For providing nonprofits, service organizations, and youth with funds to pursue their missions and dreams, and for passing down the importance of responsible sharing their treasure, Burgess, the Kaisers, Burkett and all members of the White Rose Foundation, are philanthropists.
Al Cooper, as the president of Delta Eta Boule’s Denver chapter, has no shortage of stories to illustrate the organization’s work. Each of its 52 members is very active in the community, and serves as board members and volunteers for dozens of organizations. One of those success stories is about the Delta Eta Boule Institute for Professional Development, a program created by Al, in partnership with Jim Kaiser. Through the Institute, young men who receive four-year college scholarships are paired with Delta Eta Boule members, who mentor them over the four-years while preparing for the “world of professional competition.” This invaluable person-to-person mentorship not only supports the success of each young man, it creates a pipeline for leadership in philanthropy.
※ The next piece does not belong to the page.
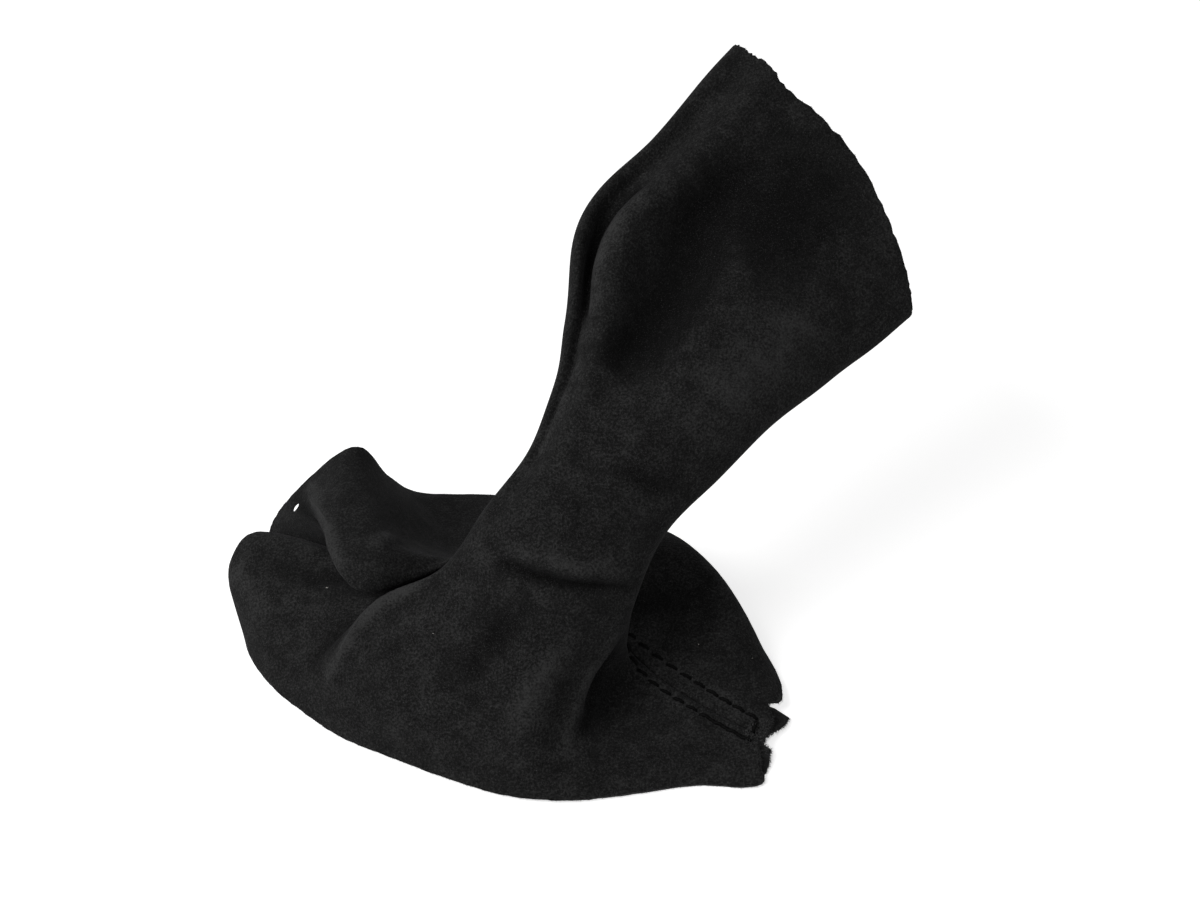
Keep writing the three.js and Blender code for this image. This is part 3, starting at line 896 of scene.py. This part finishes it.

LaDawn Sullivan spends most of her time speaking, thinking, writing, and educating others about how to engage people of color in philanthropy — and how to celebrate African American philanthropy. Sullivan is the president of the Denver Chapter of the Links, Inc., as well as, Director of Community Leadership for The Denver Foundation, where she oversees the initiatives to expand inclusiveness and racial equity, the Strengthening Neighborhoods Program, and the EPIC Initiative to Elevate Philanthropy in Communities of Color. This month, EPIC’s funding has been renewed for three more years, by the W.K. Kellogg Foundation. In Sullivan’s words, this time will help EPIC “dispel the myth that people of color are only on the receiving side of philanthropy. We, too, are givers, and leaders in the supply side of philanthropy.” She says, “We need to elevate the vibrant history and tradition of varied ways giving happens within African American communities. The ‘face of philanthropy’ is colorful and different from what many people think it is.”
For sharing stories and powerful messages that invite dialogue and inspire action, Cooper and Sullivan, are philanthropists, too.